While the season ended with the Stanley Cup, its beginning was equally memorable as the Blackhawks set a record for best start in NHL history. The Streak – 24 consecutive games earning a point – was relived in this session, which featured forwards Patrick Kane and Bryan Bickell and Head Coach Joel Quenneville. The trio reflected on the team’s depth, the pressure of keeping the success going and changes made because of the condensed schedule. All three noted the increased intensity during the Streak, comparing them to playoff games, but Quenneville stressed focusing on one game at a time.
The panel was opened up for questions following the introductions. This prompted an original Kane-themed “knock-knock” joke from a young fan, Kane’s recollection of Tweeting with and meeting Lebron James and the Blackhawks gracing the national cover of Sports Illustrated. Despite a loss to Colorado that ended the Streak at 24, everyone made note of what an incredible accomplishment it was and the pride felt throughout the team.
“Let’s get 25 to start next year,” said Kane.
11:30 a.m.: Growing the Game
Winning the Stanley Cup causes a ripple effect, and one of the things heavily influenced by a successful pro hockey team is the local interest and growth of the sport. USA Hockey’s Kevin Erlenbach and Amateur Hockey Association of Illinois’ Mike Durkin and Mike Mullally joined Blackhawks Director of Youth Hockey Annie Camins and Chicago-born 2013 draft pick Ryan Hartman to discuss the phenomenal growth of hockey in Illinois. The Blackhawks have seen a 340 percent fan-base increase in the past five years, and along with that, a 43 percent growth in youth hockey participants as compared with the 12 percent national growth rate. Now powerful hockey markets such as Minnesota and Canada, who are seeing stagnation or declines, are coming to Illinois for advice.
Off the ice, the Blackhawks also provide support for youth hockey through camps coached by alumni and players, equipment donations to Chicago Public Schools and Learn to Play programs. Illinois could see another surge in the upcoming years as a result of the Stanley Cup win and heightened exposure from the 2014 Olympics, which a handful of Blackhawks could participate in. By winning now, the Blackhawks are helping to grow the new generation of local players.
“The product on the ice certainly helps my job,” said Camins
12:45 p.m.: Chicago’s Most Wanted
The first panel of the afternoon brought together three of the Blackhawks’ most-liked players: “Most Beautiful Chicagoan” Patrick Sharp, #ShawFacts star Andrew Shaw and playoff hero Bryan Bickell. The players discussed Sharp’s hair care routine, Bickell’s upcoming wedding, Shaw’s interactions with Zdeno Chara and who would win in a fight between Bickell and Shaw. When Head Coach Joel Quenneville’s infamous mustache was brought up, a bet was proposed that he shave it if the Blackhawks can repeat as champions.

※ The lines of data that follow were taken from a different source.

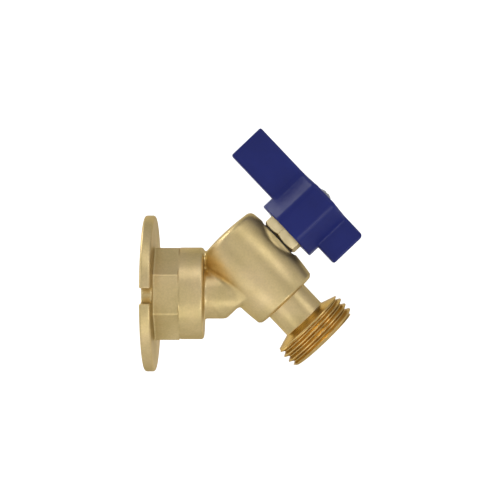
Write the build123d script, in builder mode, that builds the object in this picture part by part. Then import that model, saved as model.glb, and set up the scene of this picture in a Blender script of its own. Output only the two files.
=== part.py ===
from build123d import *
import math
import os

# Quarter-turn hose bibb with a wall flange: a forged brass body with a 3/4-14 NPT socket, a chamber
# that slopes down towards the hose, an L-port ball turned by a stem square to the chamber, and a
# screwed-in outlet with a 3/4-11.5 garden hose thread. All lengths are millimetres, angles degrees.
# Origin: centre of the flange's back face. +X leaves the wall, +Z is up, Y runs along the wall.

# ---- Driving dimensions -------------------------------------------------------------------------
# Wall flange, the octagon for the installing wrench, and the round collar
flange_radius = 26.0
flange_thickness = 3.5
flange_edge = 0.8
slot_width = 4.9
slot_depth = 8.5
octagon_flats = 30.6
octagon_end = 11.7
collar_radius = 15.3
collar_end = 19.6
collar_edge = 1.0

# Female pipe thread, 3/4-14 NPT: sizes at the mouth, taper 1 in 16 on the diameter
npt_pitch = 1.814
npt_turns = 7
npt_root_radius = 13.18
npt_depth = 1.35
npt_crest_flat = 0.12
npt_taper = 1 / 32
npt_mouth_chamfer = 0.9
npt_mouth_land = 0.1
tap_bore_length = 2.0
socket_floor_slope = 20.0

# Where the stem's axis crosses the chamber's axis, and how far the outlet points below level
centre_x = 35.5
centre_z = 9.8
outlet_slope = 46.5

# Elbow: level tube out of the collar, then a riser into the underside of the chamber
elbow_radius = 8.45
passage_radius = 5.6
riser_radius = 7.1
riser_foot = 4.6
bend_relief = 0.15

# Ball and the two seats that carry it
ball_radius = 8.0
ball_port_radius = 4.8
port_step = 0.1
ball_clearance = 0.35
ball_slot_width = 3.2
ball_slot_floor = 6.1
seat_bore_relief = 0.2
seat_recess_clearance = 0.08
seat_contact = 1.25
seat_clearance = 0.05
rear_seat_depth = 4.1
front_seat_depth = 3.8

# Valve chamber, a slightly barrelled forging around the outlet's axis
chamber_rear_wall = 3.75
chamber_front_wall = 2.3
chamber_belly = 1.15
chamber_dome = 0.9
chamber_rear_edge = 1.5
chamber_front_edge = 0.45

# Screwed-in outlet: spigot, neck, shoulder and 3/4-11.5 hose thread
spigot_step = 1.05
spigot_length = 7.3
spigot_clearance = 0.05
spigot_inset = 0.25
spigot_groove_depth = 1.15
spigot_groove_start = 4.6
spigot_groove_width = 1.7
spigot_ring_section = 0.56
outlet_bore_radius = 6.0
neck_radius = 7.87
neck_fillet = 0.7
neck_length = 8.8
shoulder_depth = 1.65
shoulder_rim_radius = 12.9
shoulder_rim_width = 0.35
hose_pitch = 2.209
hose_turns = 3
hose_crest_radius = 13.495
hose_root_radius = 12.06
hose_crest_flat = 0.3
hose_thread_lead = 1.5
hose_end_land = 0.5
hose_mouth_radius = 9.2
hose_mouth_depth = 5.0
hose_mouth_slope = 45.0

# Stem port in the body: boss around the gland nut, ledge with the stop pocket, gland bore
boss_clearance = 0.4
boss_drop = 0.9
gland_bore_radius = 6.0
ledge_wall = 0.95
ledge_bore_clearance = 0.2
stop_pocket_depth = 1.0
stop_pocket_clearance = 0.3
handle_travel = 90.0
stop_margin = 1.5

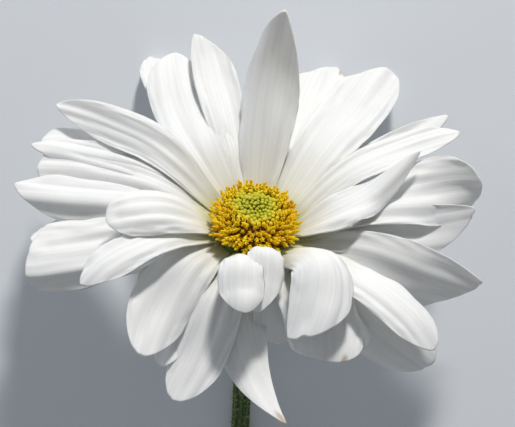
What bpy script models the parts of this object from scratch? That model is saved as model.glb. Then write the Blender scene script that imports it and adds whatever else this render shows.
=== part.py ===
"""A cut white daisy laid on its back: its face looks up and nods away from the stem.

Lengths in the tables are millimetres from the head's centre, the point on the head's axis
where the middle row of rays grows. +X and +Y lie along the surface that carries the flower,
+Y away from the stem, and +Z is up. The finished part is in metres.
"""
import math
import random
from collections import namedtuple

import bmesh
import bpy
from mathutils import Matrix, Vector

MM = 0.001

# Pose of the head
NOD = math.radians(44.0)          # lean of the head's axis away from straight up
LEAN = math.radians(7.0)          # how far that lean is turned toward +X
HEAD_HEIGHT = 19.8                # head's centre above the surface

# Ring of tissue that the rays grow from
COLLAR_INNER, COLLAR_OUTER = 4.4, 6.3
COLLAR_BOTTOM, COLLAR_TOP = -1.6, 0.65
ROOT_RADIUS = 5.5
ROW_HEIGHT = {"outer": -1.1, "middle": -0.5, "inner": 0.1}

# Ray petals
ROOT_SHARE = 0.38                 # a ray's width at its root, as a share of its full width
CHANNEL_END = 0.45                # share of the length over which the channel opens out
END_WIDTH = 0.85                  # width at the start of the tip, as a share of the full width
OVAL_POWER, POINT_POWER = 2.2, 1.3
EDGE_ROLL_START = 0.35            # share of its full edge roll that a ray has at the root
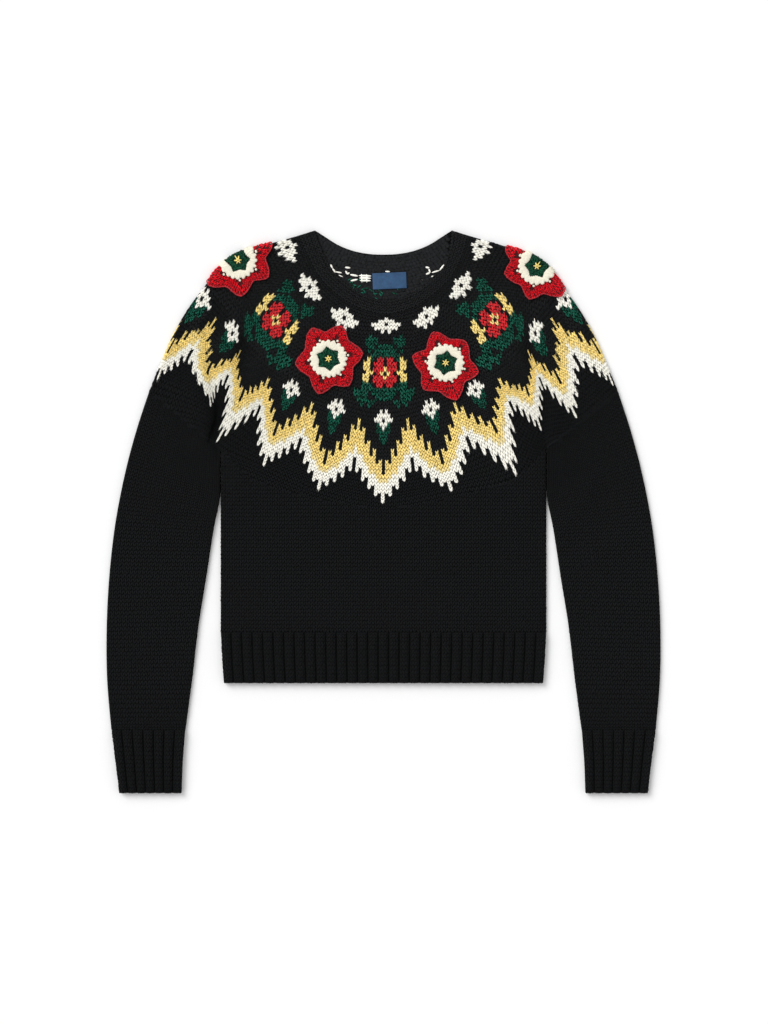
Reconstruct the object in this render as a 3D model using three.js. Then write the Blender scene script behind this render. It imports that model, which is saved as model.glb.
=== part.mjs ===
// A fair isle jumper laid flat with its front up, in millimetres.
// +X is to the right, +Y to the neck and +Z up. It lies on Z 0, with the middle of its outline at X 0, Y 0.
import * as THREE from "three";

// The knitted wall, and how the front layer lies on the back one
const WALL = 3;
const BACK_INSIDE = WALL;
const LAYERS_APART = 0.4;
const FRONT_FACE = 6.8;
const FOLD_MIDDLE = 3.4;
const INSIDE_FOLD = 3.2;
const FRONT_ROUND = 6;
const BACK_ROUND = 3;
const INSIDE_ROUND = 12;
const SEAM_GAP = 0.3;
// A slanted seam is parted by this much along Y, which leaves SEAM_GAP across it
const SLANTED_GAP = 0.45;

// Lengths that the pieces share
const BODY_HALF_WIDTH = 212;
const HEM_SEAM_Y = -157;
const HEM_EDGE_Y = -223;
const HEM_HALF_WIDTH = 208;
const CUFF_SEAM_Y = -284;
const CUFF_EDGE_Y = -366;

// Ribs: how many show across the front, and how far they stand out
const HEM_RIBS = 28;
const CUFF_RIBS = 7;
const NECK_RIBS = 34;
const RIB_HEIGHT = 1.6;
const NECK_RIB_HEIGHT = 0.7;
const POINTS_A_RIB = 4;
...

As the veteran of the group, Sharp discussed the changes he has seen over the years while playing in Chicago and reflected on the differences between the 2010 and 2013 Stanley Cup victories: “That’s like trying to pick between Shawsy and Bicks,” he said. “You like them both in different ways.” All three shared their admiration for Chicago as a city and as a fan base, saying they considered it their second home.
“Everyone has said thank you to us, but really, it’s thank you to you guys for making this the best place to play,” said Sharp.
2:00 p.m.: Inside the Blackhawks Locker Room
The locker room represents many things in sports, and Jonathan Toews, Patrick Sharp (wearing a Toews jersey, complete with the “C”) and Michal Rozsival were on hand to discuss its meaning to the team. The group addressed the loose atmosphere in the locker room, the sanctity of the logo and how friendship off the ice leads to better communication and success on the ice. Each player has an individual routine in the locker room for games, including Rozsival finding calm in the training room to Sharp ribbing Kane about not passing to him. Both Sharp and Rozsival compared the Blackhawks locker room to those of their previous teams and shared what it means to play for Chicago.
“Our room is extra special to us, knowing we’re in the United Center and we have 22,000 fans cheering for us,” said Sharp. The group also touched on locker room pranks (one player filled a teammate’s shoes with honey), the continued use of Mario Kart for team bonding and the distribution of leadership. The trio acknowledged that their daily interactions and relationships with teammates were something they would miss the most after hockey.
“That’s what makes our job so great,” said Toews.
Blackhawks Convention lets fans interact with and learn more about their favorite Blackhawks, but it is also a way to celebrate a shared appreciation for hockey in Chicago. Whether the topic is the on-ice product, locker room shenanigans or the wider effect the Blackhaws have on youth hockey development, the Convention enompasses the Blackhawks’ deep connection with fans and the city of Chicago as they strive to achieve their One Goal.